How does reducing the sum of the coefficients help reduce overfitting?
It’s easiest to imagine this with one predictor. Using OLS on randomly generated training sets, the slope of the line could vary considerably. We could reduce that variability completely by setting the coefficient to zero, giving us a horizontal line at the mean. But this wouldn’t be a very useful estimate. In between the two, there is a spot where variance and bias are best balanced and MSE is minimized. Thus, the choice of lambda is very important.
Let’s try an example. We’ll use the kanga database from the faraway package because it is notorious for multicollinearity, which ridge addresses well.
First, let’s examine the VIFs from this database.

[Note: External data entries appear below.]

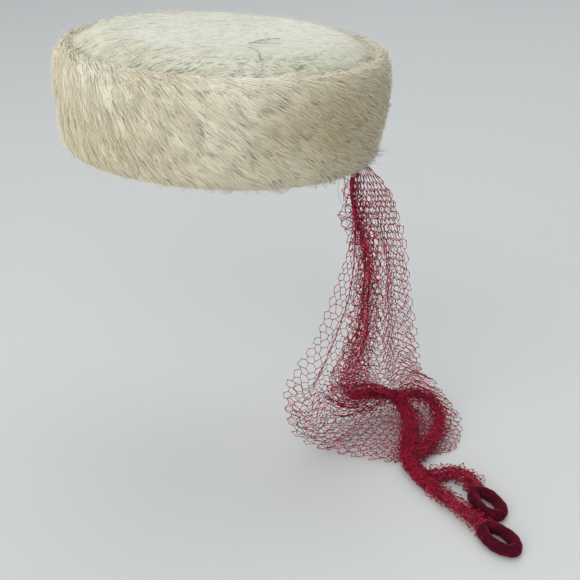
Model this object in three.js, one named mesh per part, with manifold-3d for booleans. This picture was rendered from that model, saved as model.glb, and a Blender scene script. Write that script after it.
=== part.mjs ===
// A pillbox hat of long-napped fur felt with a net veil that ends in two velvet loops.
// Units are millimetres. The rim lies in the plane z = 0, with the middle of the head
// opening at the origin. +Z is up, -X is towards the wearer's face, +X is the back.

import * as THREE from 'three';
import Module from 'manifold-3d';

const library = await Module();
library.setup();

// Driving dimensions: the hat

const hat_length = 216;
const hat_breadth = 190;
const crown_height = 75;
const crown_lift = 3;
const tip_inset = 19;
const felt_thickness = 2;
const cuff_height = 66;
const cuff_thickness = 13;
const fit_gap = 0.3;

const cuff_lock = { length: 46, width: 19, height: 2.6 };
const crown_lock = { length: 34, width: 18, height: 1.3 };

// Driving dimensions: the veil and its loops

const gather_thickness = 6;
const veil_reach = 105;
const veil_depth = 90;
const veil_drop = 242;
const net_thickness = 1.3;
const net_opening_share = 0.7;
const fold_depth = 5;
const rope_width = 14;
const rope_thickness = 9;
const side_fold_width = 8;
const side_fold_thickness = 5;
const tail_width = 11;
const tail_thickness = 8;

const loop_length = 38;
const loop_width = 24.5;
const loop_tube = 9;

// Fineness of the facets

const crown_sides = 40;
const cuff_sides = 44;
const bundle_sides = 6;
const loop_sides = 20;
const loop_tube_sides = 8;
const net_columns = 9;
const net_rows = 10;
const facet_tolerance = 0.2;

// Sizes worked out from them

const crown_half_length = hat_length / 2 - cuff_thickness - fit_gap;
const crown_half_breadth = hat_breadth / 2 - cuff_thickness - fit_gap;
const tip_half_length = crown_half_length - tip_inset;
const tip_half_breadth = crown_half_breadth - tip_inset;
const gather_x = crown_half_length - felt_thickness - fit_gap - gather_thickness / 2;

// Points, numbers and solids

const UP = new THREE.Vector3(0, 0, 1);
const { degToRad, lerp } = THREE.MathUtils;

function oval_point(half_length, half_breadth, angle, height) {
  return new THREE.Vector3(half_length * Math.cos(angle), half_breadth * Math.sin(angle), height);
}

function oval_ring(half_length, half_breadth, height, sides) {
  return Array.from({ length: sides }, (_, side) =>
    oval_point(half_length, half_breadth, (side / sides) * 2 * Math.PI, height));
}

// A short seeded sequence from -1 to 1: every lock differs, and each build is the same.
function seeded(seed) {
  let state = seed;
  return () => {
    state = (state * 16807) % 2147483647;
    return (2 * state) / 2147483647 - 1;
  };
}

// 1 at no distance, 0 from one reach away on.
function bump(distance, reach) {
  return 0.5 + 0.5 * Math.cos(Math.PI * Math.min(Math.abs(distance) / reach, 1));
}

function turn_between(from, to) {
  return Math.atan2(Math.sin(to - from), Math.cos(to - from));
}

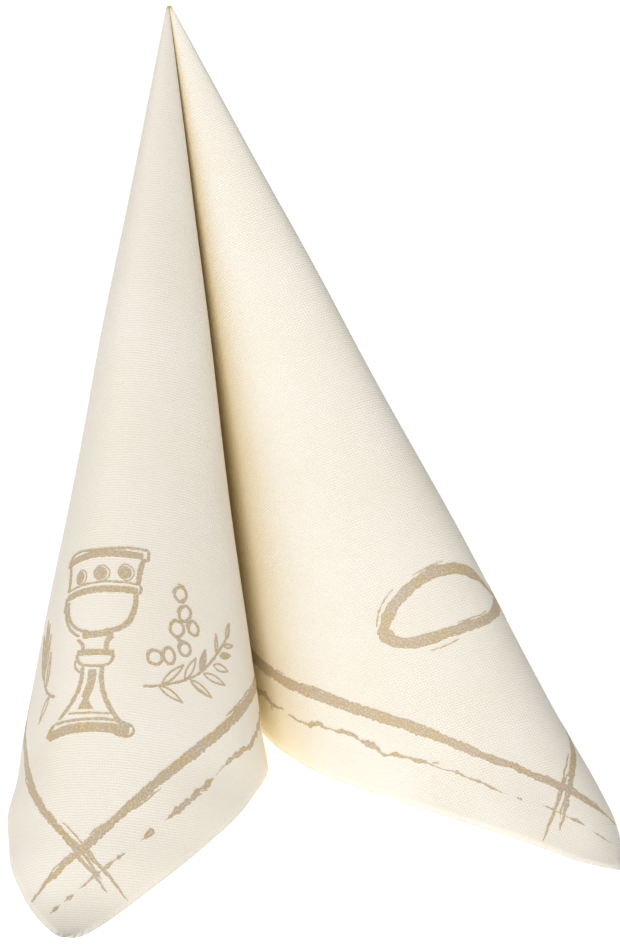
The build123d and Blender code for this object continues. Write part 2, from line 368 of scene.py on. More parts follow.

We see how large they are.
data(kanga)
dfKanga <- kanga %>%
dplyr::select(-sex, -species)
dfKanga <- na.omit(dfKanga)
vif(model <- lm(mandible.width ~ ., dfKanga))
## basilar.length occipitonasal.length palate.length
## 79.550699 47.674247 46.899687
## palate.width nasal.length nasal.width
## 4.463039 16.638152 8.317069
## squamosal.depth lacrymal.width zygomatic.width
## 4.428905 13.482867 18.715741
## orbital.width .rostral.width occipital.depth
## 1.821425 6.189327 11.199769
## crest.width foramina.length mandible.length
## 3.597488 1.391683 60.787386
## mandible.depth ramus.height
## 5.850294 17.857351
Now let’s compare the coefficients from the ridge model with OLS:
q <- EHData::EHPrepare_ScaleAllButTarget(dfKanga, "mandible.width")

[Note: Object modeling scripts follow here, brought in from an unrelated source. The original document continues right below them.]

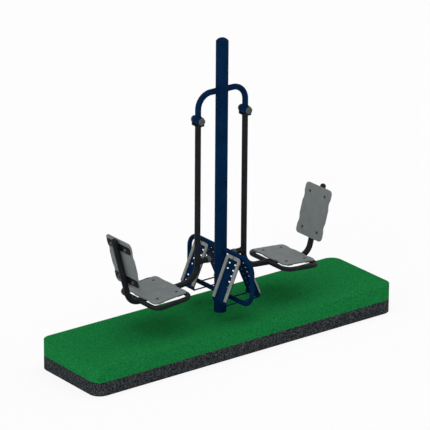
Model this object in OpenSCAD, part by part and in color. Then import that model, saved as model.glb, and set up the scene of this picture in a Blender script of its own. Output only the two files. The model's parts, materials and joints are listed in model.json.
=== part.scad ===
/* [Play surface] */
// Length of the play surface
surface_len = 2640; // [2500:10:3000]
// Width of the play surface
surface_wid = 690; // [600:10:900]
// Corner radius of the play surface in plan
surface_corner_r = 85; // [40:5:250]
// Thickness of the green wearing layer
turf_t = 113; // [60:1:150]
// Thickness of the black shock layer below it
shock_t = 101; // [95:1:140]

/* [Main post] */
// Outside diameter of the main post
post_d = 88.9; // [76:0.1:102]
// Wall of the main post
post_wall = 4; // [3:0.5:6]
// Height of the post's top above the play surface
post_h = 2027; // [1950:1:2200]
// Rise of the domed cap on the post
post_cap_rise = 24; // [12:1:36]
// Side of the square foot flange
flange_w = 240; // [225:1:255]
// Thickness of the foot flange
flange_t = 12; // [8:1:18]
// Corner radius of the foot flange
flange_corner_r = 20; // [5:1:30]
// Distance between the anchor holes
anchor_pitch = 180; // [165:1:190]
// Diameter of an anchor hole
anchor_hole_d = 18; // [12:1:22]
// Height of the gussets on the foot flange
gusset_h = 70; // [40:1:78]
// Thickness of a gusset
gusset_t = 8; // [5:1:12]

/* [Arch and hubs] */
// Outside diameter of the arch and swing arm tubes
tube_d = 42.4; // [38:0.1:48]
// Wall of the arch and swing arm tubes
tube_wall = 3.2; // [2:0.1:4]
// Distance from the post to each swing axis
hub_x = 205.5; // [180:0.5:240]
// Height of the swing axes above the play surface
hub_h = 1466; // [1420:1:1520]
// Height of the arch's centreline above the play surface
arch_h = 1650; // [1620:1:1720]
// Bend radius of the arch
arch_bend_r = 108; // [70:1:120]
// Outside diameter of a bearing housing
hub_d = 60.3; // [56:0.1:70]
// Length of a bearing housing
hub_len = 66; // [56:1:80]
// Bore of a ball bearing
bearing_bore = 20; // [16:1:22]
// Outside diameter of a ball bearing
bearing_od = 47; // [44:1:49]
// Width of a ball bearing
bearing_w = 14; // [12:1:16]
// Thickness of a yoke ear
ear_t = 6; // [4:1:10]
// Width of the yoke
yoke_w = 50; // [44:1:56]
// Diameter of an axle cap
axle_cap_d = 50; // [46:1:56]
// Height of an axle cap
axle_cap_h = 13; // [12.5:0.5:18]

/* [Swing arms] */
// Height at which the upright and the seat tube meet
seat_tube_h = 290; // [270:1:330]
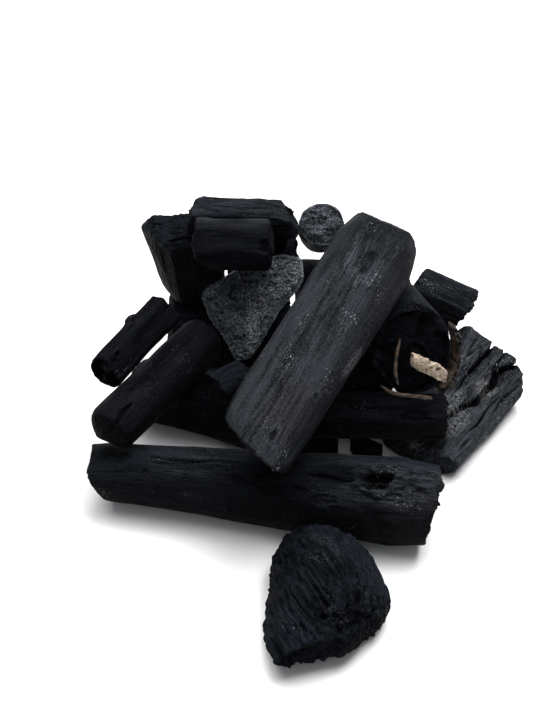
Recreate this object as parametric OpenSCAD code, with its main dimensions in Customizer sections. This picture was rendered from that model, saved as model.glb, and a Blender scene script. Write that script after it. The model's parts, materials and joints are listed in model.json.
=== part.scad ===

m1 <- lm(mandible.width ~., dfKanga)
df1 <- tidy(summary(m1))
dfKanga2 <- dfKanga %>%
dplyr::select(-mandible.width)
y <- dfKanga$mandible.width
x <- data.matrix(dfKanga2)
model <- glmnet(x, y, alpha = 0)
R makes it easy to find the best lambda by using kfold validation:
#We find the optimal lambda by performing k-fold cross validation:
mcv <- cv.glmnet(x, y, alpha = 0)
#plot(mcv)
lambda1 <- mcv$lambda.min
#plot(model, xvar = "lambda")
m10 <- glmnet(x, y, alpha = 0, lambda = lambda1)
df2 <- tidy(coef(m10))
## Warning: 'tidy.dgCMatrix' is deprecated.
## See help("Deprecated")
## Warning: 'tidy.dgTMatrix' is deprecated.
## See help("Deprecated")
df3 <- cbind(df1, df2) %>%
dplyr::select(term, estimate, value) %>%
dplyr::rename("Ridge" = value, "OLS" = estimate)
knitr::kable(df3)
| term | OLS | Ridge |
|---|---|---|
| (Intercept) | 8.9260103 | 16.9703770 |
| basilar.length | 0.0205929 | 0.0107690 |
| occipitonasal.length | -0.0172223 | -0.0049375 |
| palate.length | 0.0280587 | 0.0143111 |
| palate.width | -0.0143602 | 0.0023186 |
| nasal.length | -0.0456335 | -0.0347039 |
| nasal.width | -0.0184396 | -0.0456110 |
| squamosal.depth | -0.1914399 | -0.1084603 |
| lacrymal.width | 0.0249381 | 0.0277130 |
| zygomatic.width | 0.0850110 | 0.0536583 |
| orbital.width | -0.0373439 | -0.0206664 |
| .rostral.width | -0.0766662 | -0.0372784 |
| occipital.depth | 0.0804264 | 0.0518912 |
| crest.width | 0.0099180 | 0.0210279 |
| foramina.length | -0.0087944 | -0.0287259 |
| mandible.length | 0.0006274 | 0.0128883 |
| mandible.depth | 0.1249120 | 0.1205759 |
| ramus.height | 0.0519797 | 0.0488270 |
We can see that the ridge regression reduces the size of many of the coefficients, though not all. As long as the overall effect is to reduce the squared sum of coefficients times lambda, some coefficients might increase.
In sum, ridge regression “flattens out” our model by reducing the coefficients compared to OLS. This may introduce some bias, but it results in a model that generalizes better. R makes running ridge regression and selection the best lamda easy.